* start DATA PROVIDED *

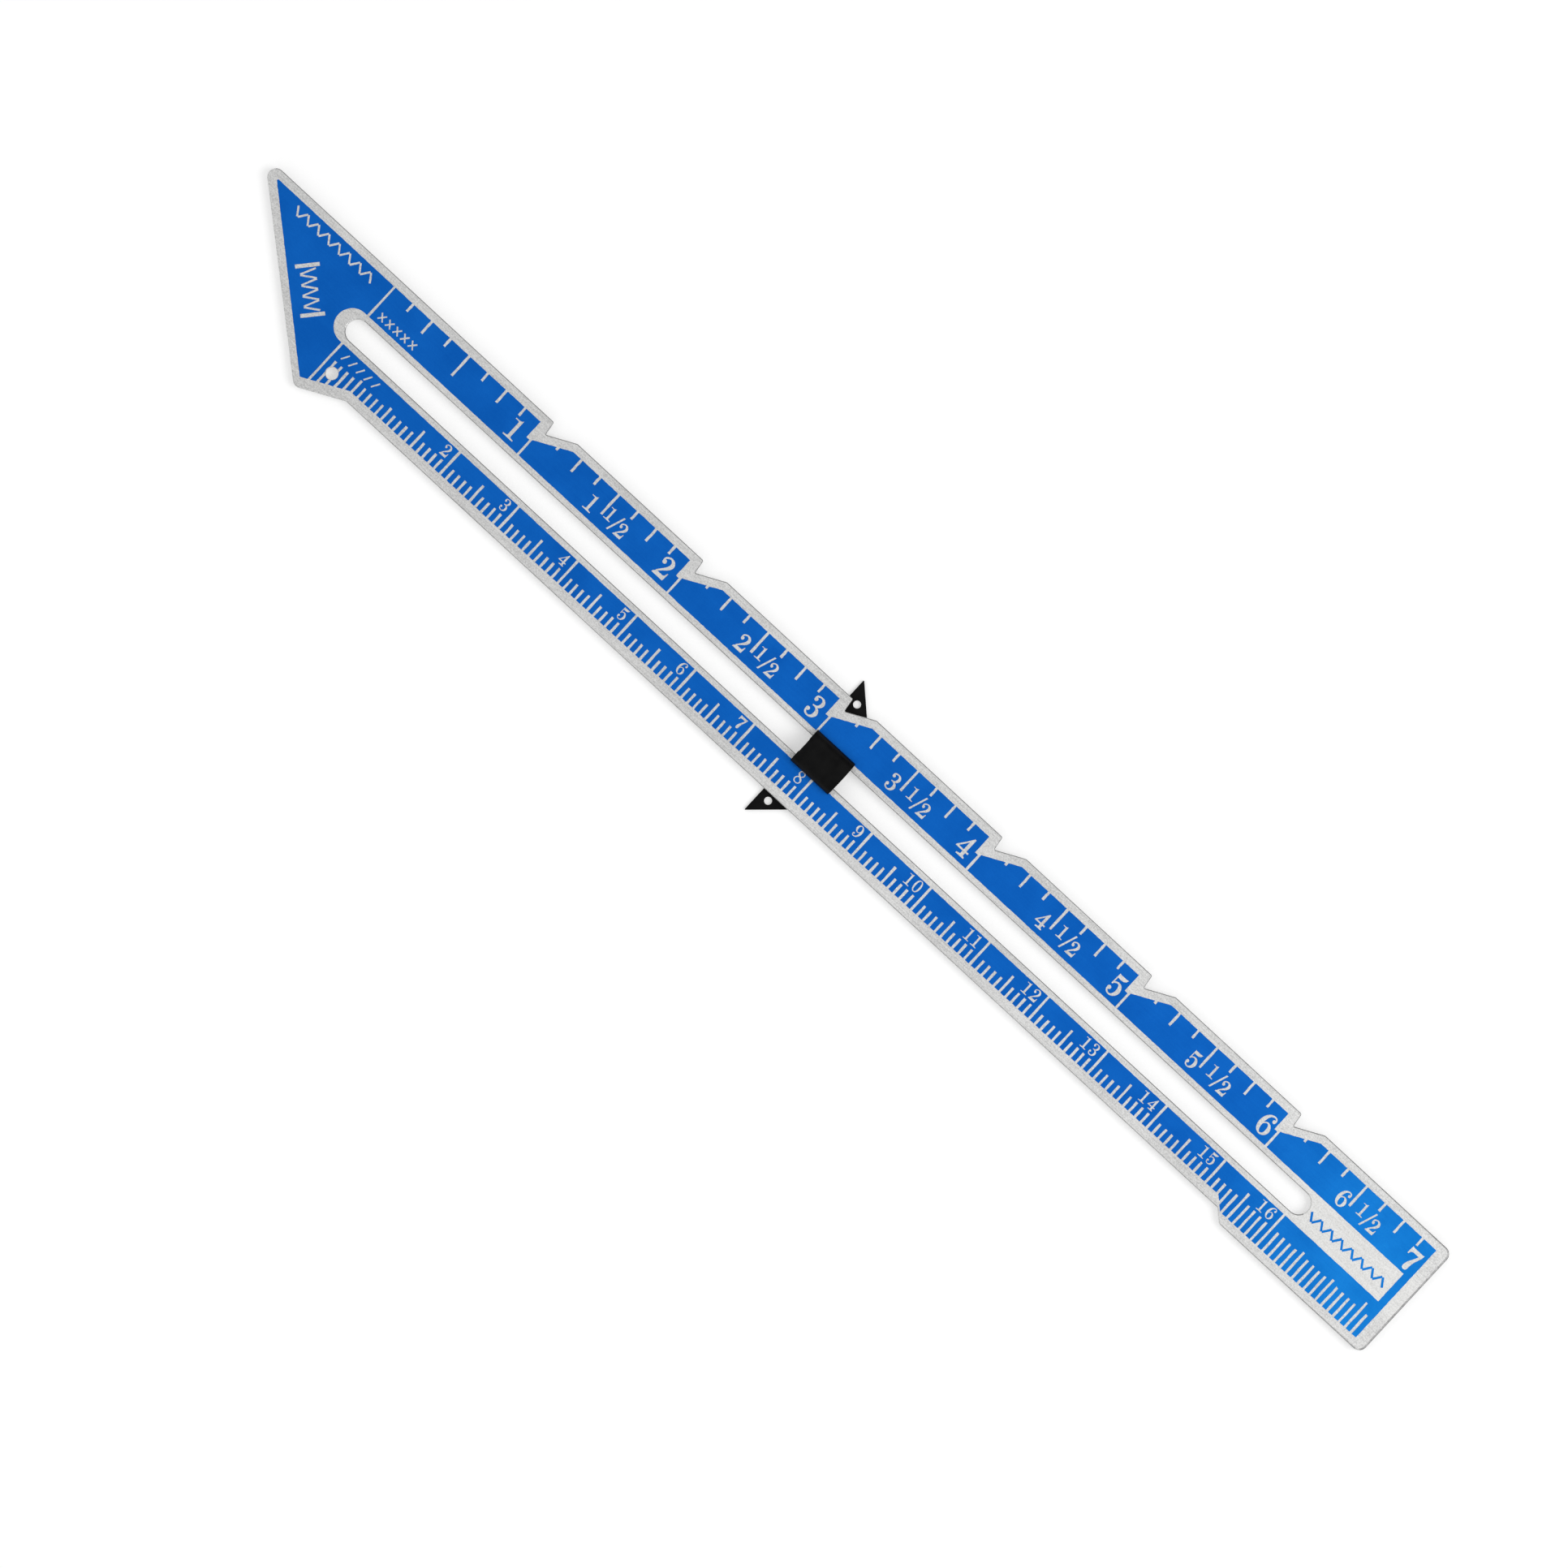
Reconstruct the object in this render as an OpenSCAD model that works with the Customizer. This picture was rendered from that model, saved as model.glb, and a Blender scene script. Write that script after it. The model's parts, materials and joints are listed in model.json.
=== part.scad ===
// Sewing gauge: a punched aluminium blade with an inch scale and a metric scale, a long slot,
// and a folded black slider whose straight edge marks the reading.
// Lengths are millimetres. Inside the model X runs along the blade from the zero lines,
// Y runs up to the inch edge from the middle of the slot, and Z is 0 on the back of the blade.

/* [Blade] */
// Length of the blade from its point to its far end
blade_l = 199.9; // [120:0.1:240]
// Middle of the slot to the inch edge
inch_side = 8.35; // [7.5:0.05:11]
// Middle of the slot to the metric edge
metric_side = 7.35; // [6.6:0.05:10]
// Thickness of the sheet
blade_t = 0.8; // [0.6:0.05:1.6]
// Radius of the corners at the far end
end_r = 1.1; // [0.4:0.1:2]

/* [Point and foot] */
// Angle between the inch edge and the sloping side
point_angle = 40; // [34:0.5:48]
// Radius of the point turner's tip
tip_r = 1.1; // [0.5:0.1:1.8]
// How far the foot's corner drops below the metric edge
foot_drop = 3.05; // [1.5:0.05:4.5]
// Foot's corner before the zero line
foot_back = 0.85; // [0:0.05:2]
// Radius of the foot's corner
foot_r = 1.1; // [0.3:0.1:2]

/* [Notches and widened end] */
// Step of a notch past its printed inch line
notch_past = 0.62; // [0:0.05:1.5]
// Depth of a notch
notch_depth = 1.87; // [0.8:0.01:3]
// Lean of a notch's step
notch_lean = 0.26; // [0:0.01:0.6]
// Radius at the corners of a notch
notch_r = 0.15; // [0.05:0.05:0.3]
// Radius at the top of a notch's step
step_r = 0.25; // [0.05:0.05:0.4]
// Angle of the ramps at the notches and the foot
ramp_angle = 26.5; // [20:0.5:35]
// Length of the widened end
wide_l = 25.4; // [16:0.1:40]
// Extra width of the widened end
wide_drop = 1.35; // [0.5:0.01:2.5]
// Length of the slope into the widened end
wide_run = 1.5; // [0.5:0.05:4]

/* [Slot and pivot hole] */
// Width of the slot
slot_w = 3.06; // [2.4:0.02:4.6]
// Round end of the slot before the zero line
slot_back = 1.15; // [0.5:0.05:2]
// Far end of the slot to the end of the blade
slot_end_gap = 16.9; // [12:0.1:30]
// Diameter of the pivot hole
pivot_d = 1.6; // [1:0.1:2.4]
// Pivot hole past the zero line
pivot_x = 1.55; // [1.2:0.05:4]
// Pivot hole up from the metric edge
pivot_up = 1.35; // [1.2:0.05:2.5]

/* [Blue scale face] */
// Thickness of the dyed layer
face_t = 0.04; // [0.02:0.01:0.1]
// Bare margin along the inch edge
margin_inch = 1.1; // [0.5:0.05:2]
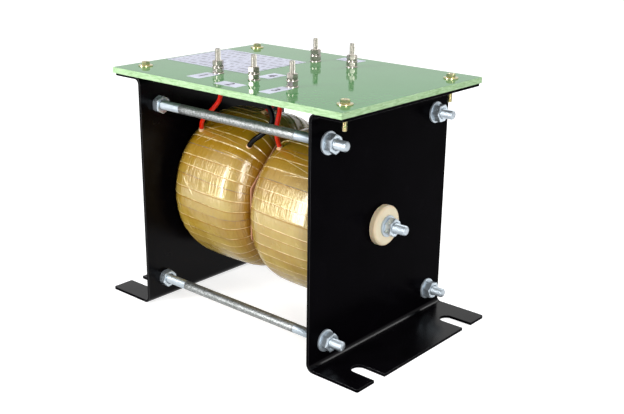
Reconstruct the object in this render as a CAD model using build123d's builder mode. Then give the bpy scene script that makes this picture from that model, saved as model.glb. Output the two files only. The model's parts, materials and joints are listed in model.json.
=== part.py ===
"""Bushing current transformer: two taped toroidal coils on one through bolt between two folded end plates,
under an insulating terminal board.

Millimetres, +Z up. The origin is on the floor, midway between the end plates (X) and between their edges (Y).
The coils turn about the X axis line through (0, 0, coil_height). Each piece is written to its own STEP file.
"""
from build123d import *
from math import cos, pi, radians, sin, tan
import os

# ---- end plates and frame ----
plate_span = 233.0  # outer face to outer face of the two end plates
plate_depth = 216.0
plate_sheet = 3.0
bend_inside = 5.0  # inside radius of both folds
support_height = 250.0  # floor to the underside of the terminal board
foot_reach = 59.0  # plate's outer face to the foot's edge
ledge_reach = 35.0  # plate's outer face to the edge of the ledge under the board
foot_corner = 2.0
foot_slot_inset = 33.0  # plate's front or rear edge to the slot's middle
foot_slot_width = 16.0
foot_slot_depth = 32.0  # from the foot's edge to the bottom of the slot

# ---- terminal board ----
board_overhang_x = 1.0  # beyond the edges of the ledges
board_overhang_y = 3.0  # beyond the front and rear edges of the plates
board_thickness = 6.0
board_bolt_reach = 17.0  # plate's outer face to the bolt
board_bolt_inset = 25.0  # plate's front or rear edge to the bolt
board_bolt_radius = 2.5
board_bolt_length = 25.0
board_bolt_head_flats = 8.0
board_bolt_head_height = 3.5
board_bolt_chamfer = 0.5
board_washer_radius = 7.5
board_washer_thickness = 1.2

# ---- tie rods ----
rod_radius = 5.0
rod_thread_length = 60.0
rod_thread_depth = 0.1  # the rolled thread's crest lies this much below the plain shank
rod_tail = 12.0  # thread left beyond the outer nut
rod_inset = 23.5  # plate's front or rear edge to the rod's axis
rod_low_height = 25.0
rod_drop = 31.0  # underside of the board to the upper rods' axis
nut_flats = 16.5
nut_height = 8.0
nut_turn = 12.0  # degrees; each rod's nuts came to rest at a turn of their own
nut_turn_step = 17.0
washer_radius = 11.0
washer_thickness = 2.0
end_chamfer = 1.2

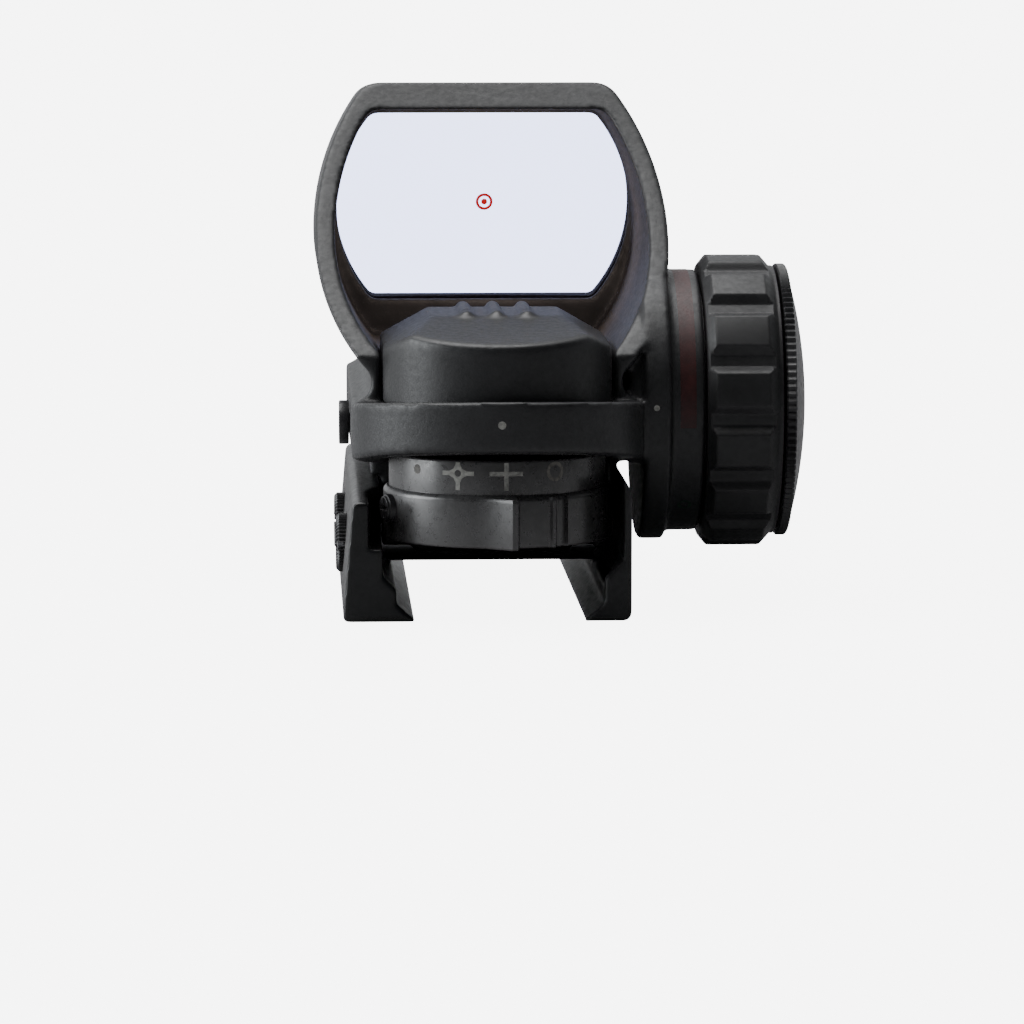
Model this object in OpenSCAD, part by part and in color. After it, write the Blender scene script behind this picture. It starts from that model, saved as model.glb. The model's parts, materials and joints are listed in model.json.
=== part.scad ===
// Open reflex sight with four selectable reticles, on a clamp for a 21.2 mm slotted rail.
// +Y is forward along the line of sight, +X is to the user's right and +Z is up.
// The origin lies on the flat seat that rests on the rail, midway along the clamp.

/* [Rail clamp] */
// Width across the rail's flanks
rail_w = 21.2; // [21:0.1:21.6]
// Length of the two jaws along the rail
jaw_len = 60; // [56:1:64]
// How far the jaws reach below the seat
jaw_drop = 4.8; // [4.6:0.1:5.2]
// Distance between the two cross studs
stud_pitch = 20; // [18:1:20]
// Radius of a cross stud
stud_r = 2; // [1.8:0.1:2]

/* [Body] */
// Half width of the body and radius of its rounded rear
body_r = 15.4; // [15.2:0.1:15.8]
// Underside of the body, above the seat
body_bottom = 10.35; // [10.3:0.05:10.6]
// Top of the body's sides
body_top = 17.5; // [17.3:0.1:17.8]
// Front face of the body and the hood
front_y = 28; // [27:0.5:30]

/* [Hood and lens] */
// Top of the hood above the seat
hood_top = 50.4; // [50:0.2:52]
// Widest half width of the hood
hood_half_w = 19.15; // [19:0.05:19.4]
// Wall thickness of the hood
hood_wall = 2.2; // [2:0.1:2.3]
// Radius of the clear window
window_r = 16.5; // [16.2:0.1:16.7]
// Height of the clear window
window_h = 21.4; // [20.8:0.1:21.6]
// Lean of the lens, its top towards the user
lens_tilt = 8; // [7:0.5:9]

/* [Reticle selector] */
// Radius of the wheel's skirt
wheel_r = 12.1; // [11.9:0.1:12.2]
// Angle between two neighbouring reticles
reticle_step = 26.5; // [25:0.5:27]

/* [Brightness dial] */
// Radius over the dial's grip ridges
dial_r = 15.85; // [15.5:0.05:16.2]
// Number of grip ridges
dial_ridges = 15; // [13:1:17]
// Radius of the coin cell
cell_r = 10; // [9.8:0.1:10]
// Thickness of the coin cell
cell_t = 3.2; // [3:0.1:3.2]

/* [Hidden] */
$fn = 96;

fit = 0.05;                  // radial clearance of a running fit
gap = 0.3;                   // clearance between parts that move past each other
eps = 0.02;                  // overlap that keeps joined solids joined

// Rail clamp
jaw_rear = -jaw_len / 2;
jaw_front = jaw_len / 2;
channel_half = rail_w / 2 + gap;
hook_tip = channel_half - 2.15;
base_half = 12;              // half width of the block over the rail
base_top = 8.3;
seat_half = 8.5;             // half width of the raised seat on the block's underside
seat_relief = 0.6;
base_rear = -8.8;
stud_z = 0.7;                // stud axis, so that the studs cross the rail's slots
stud_y = [4 - stud_pitch / 2, 4 + stud_pitch / 2];
fixed_jaw_x = 13.8;          // outer face of the fixed jaw
skirt_x = 12.9;              // inner face of the fixed jaw beside the wheel
jaw_top = 7.9;
jaw_top_x = -15.5;           // outer face of the movable jaw, at its top and its bottom
jaw_bottom_x = -16.5;
nut_r = 3.2;
nut_out = -17;
nut_in = -13.9;

// Hood
hood_fall = 2;               // slope of the hood towards the front, in degrees
hood_z = 33.8;               // height of the hood's widest point, below the top of its rim
hood_up_r = 27;              // radius of the sides above that point
hood_low_r = 20.4;           // radius of the sides below it
hood_corner = 3;             // radius of the two upper corners
hood_floor = 21.5;
hood_rear = -22;
rim_top = [6, hood_top];     // control points of the raked rear rim, as [y, z]
rim_mid = [-9, 33];
rim_low = [hood_rear, 22.4];

// Lens
lens_y = 19;
lens_z = 36.3;
lens_t = 2;
lens_curve = 150;            // radius of the reflecting surface
lens_edge = 0.8;             // how far the glass reaches past the clear window
lip_t = 1.2;                 // lip that the glass rests against
window_corner = 1.2;         // radius of the window's corners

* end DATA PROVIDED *

Please give an exact restatement of only the lines from the beginning of the material above to the line with "end_r = 1.1; // [0.4:0.1:2]", inclusive.

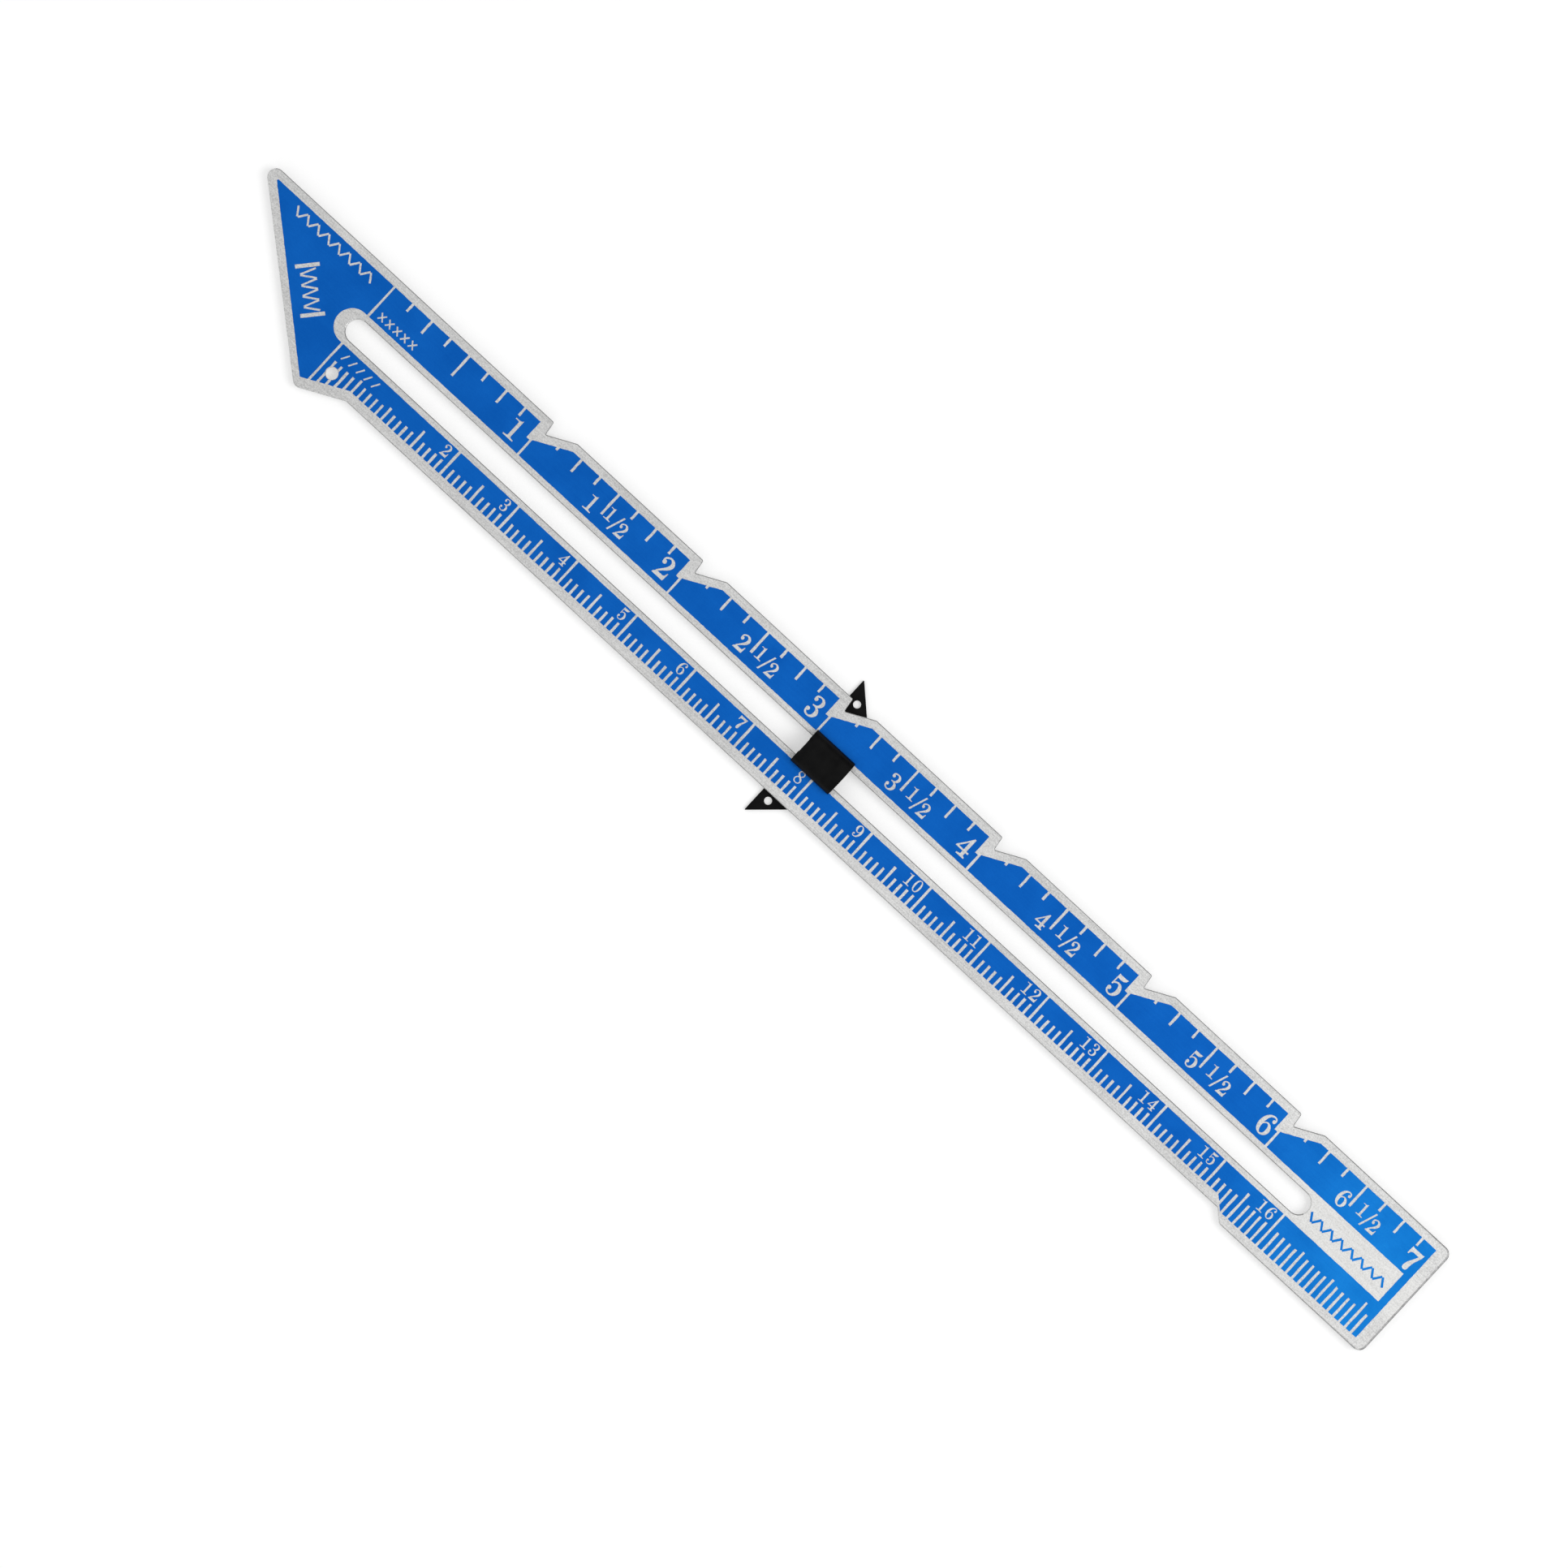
Reconstruct the object in this render as an OpenSCAD model that works with the Customizer. This picture was rendered from that model, saved as model.glb, and a Blender scene script. Write that script after it. The model's parts, materials and joints are listed in model.json.
=== part.scad ===
// Sewing gauge: a punched aluminium blade with an inch scale and a metric scale, a long slot,
// and a folded black slider whose straight edge marks the reading.
// Lengths are millimetres. Inside the model X runs along the blade from the zero lines,
// Y runs up to the inch edge from the middle of the slot, and Z is 0 on the back of the blade.

/* [Blade] */
// Length of the blade from its point to its far end
blade_l = 199.9; // [120:0.1:240]
// Middle of the slot to the inch edge
inch_side = 8.35; // [7.5:0.05:11]
// Middle of the slot to the metric edge
metric_side = 7.35; // [6.6:0.05:10]
// Thickness of the sheet
blade_t = 0.8; // [0.6:0.05:1.6]
// Radius of the corners at the far end
end_r = 1.1; // [0.4:0.1:2]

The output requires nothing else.